In 2023, we recorded declines in six leading markets. The largest one was in the case of China – 12.1%. Poland’s imports from South Korea increased by one tenth, and imports from Norway increased by almost 70%. From South Korea we imported weapons, cars and electronics.
From Norway, crude oil, weapons and ship equipment, which we then exported to Scandinavian markets. As a result, the share of the latter country in Polish imports increased from 1.3%. in 2022 to 2.4 percent last year

Export and import – do we live on beverages and tobacco?
In exports, the largest increase in the shipment of goods occurred in the group of beverages and tobacco (by 17.9%), machinery and transport equipment (by 5.7%), and food and live animals (by 4.7%). The value decreased, among others: unclassified goods and transactions (by 34.4%), mineral fuels, lubricants and derived materials (by 19.2%), inedible raw materials – except fuels (by 15.7%), oils, fats and animal and plant waxes (by 10.6%).
Our market increased the demand for imports of beverages and tobacco (by 13.8%), food and live animals (by 4%), and machinery and transport equipment (by 2.8%).

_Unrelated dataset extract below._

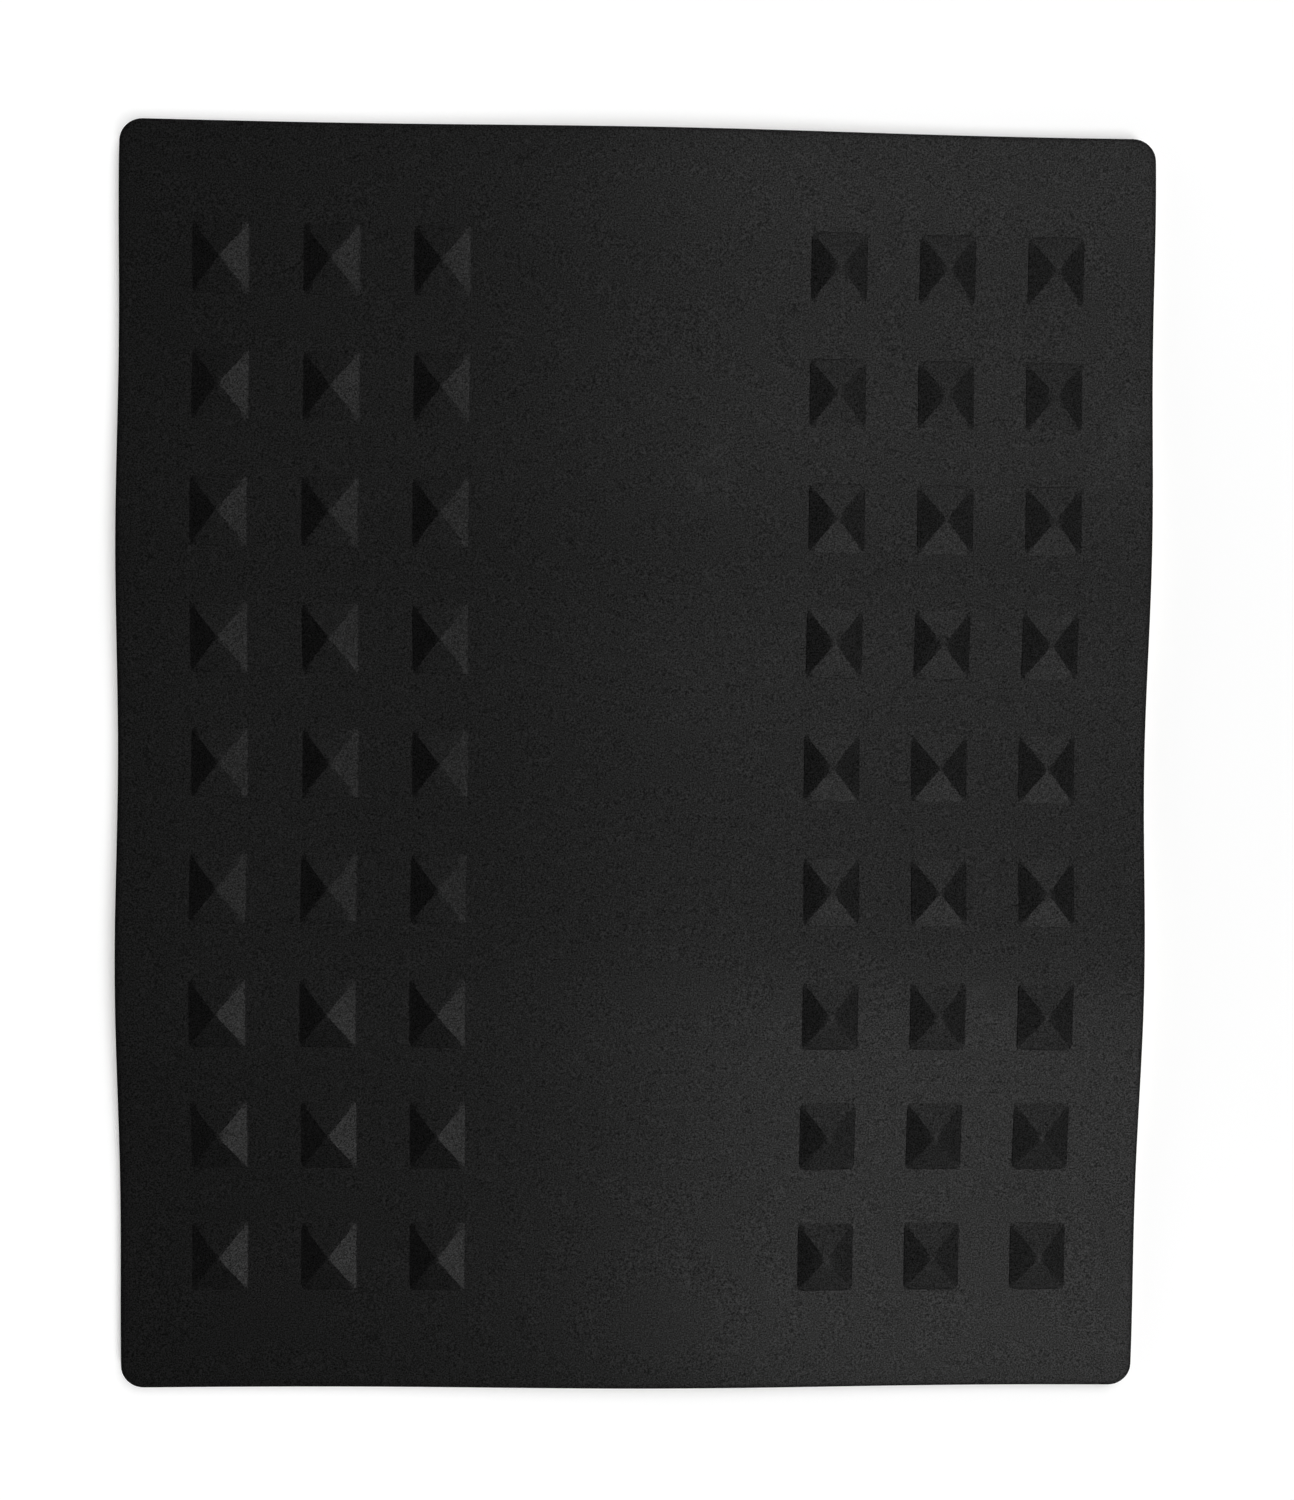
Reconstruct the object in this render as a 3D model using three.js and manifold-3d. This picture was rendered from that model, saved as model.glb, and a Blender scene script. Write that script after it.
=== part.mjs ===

The largest decline was recorded, among others, in the import of oils, fats, inedible raw materials, mineral fuels, lubricants and related materials.
The statistics quoted above also reflect the activity of maritime companies. Record port transshipment reflects the activity of our companies on the international market, as well as the activity of our economy. Many parts imported to Poland by sea reach the markets in the form of assembled, finished products.
Despite the dynamically developing ports and the extremely active Pomeranian Special Economic Zone, there is still a lack of export activity in Pomerania. In the PSEZ space and around ports there is room for business development based on the refining of goods and re-export. It has been known since the times of the Phoenicians that international trade is a source of wealth. So all that’s left is to get rich and improve your statistics.